As always, my greatest honor is to be in front of the classroom. This semester I am awed by the honesty and courage of my Writing Traveler students who are so boldly exploring the ways in which their identities and inner lives intersect with new geographies and experiences through poetry, creative nonfiction, and fiction writing. The students in my The North and the South: Italy and Beyond literature course surprise and impress me constantly with their intellectual curiosity and rigor as they investigate how contemporary literary and cinematic texts map migrations and register conflicts between north and south (Italy’s as well as “the Global North/South”) through engaging literature and films of the Italian and African diasporas.

 

I have the pleasure, too, of introducing my 4-year-old son, Enzo, and my almost 2-year-old daughter, Ani, to a culture that absolutely adores bambini.

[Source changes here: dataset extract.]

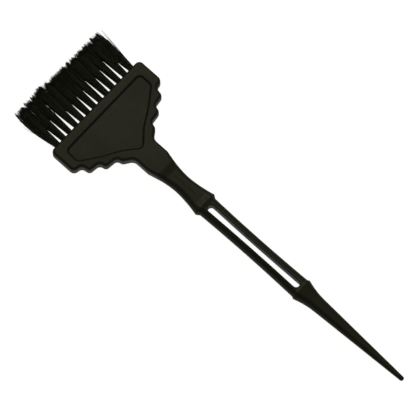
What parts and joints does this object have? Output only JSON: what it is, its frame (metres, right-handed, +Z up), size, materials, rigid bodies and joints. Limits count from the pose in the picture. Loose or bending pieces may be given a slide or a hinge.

May my son grow up to be a man who at the sight of a young boy’s tears on his way home from school, exclaims, “poverino!” and changes directions to buy a chocolate at the nearest café to present to the “poor little boy.” May my daughter become a better citizen of the world through the hours she spends here with her Venetian bambinaia who sings to her in three languages, gives her foot massages with full admiration for the distances those tiny feet already traverse, and cooks her a variety of local fare for pranzo. May they be present, direct, live slowly, enjoy food, may they approach all work they do as art and take the kind of pride in it that lends itself to generosity and longevity.

 

May my students and children, like me, have the opportunity to return to Florence—to revisit who they are in the spring of 2018 and to remember everything they are and hope to be and what it means to live well.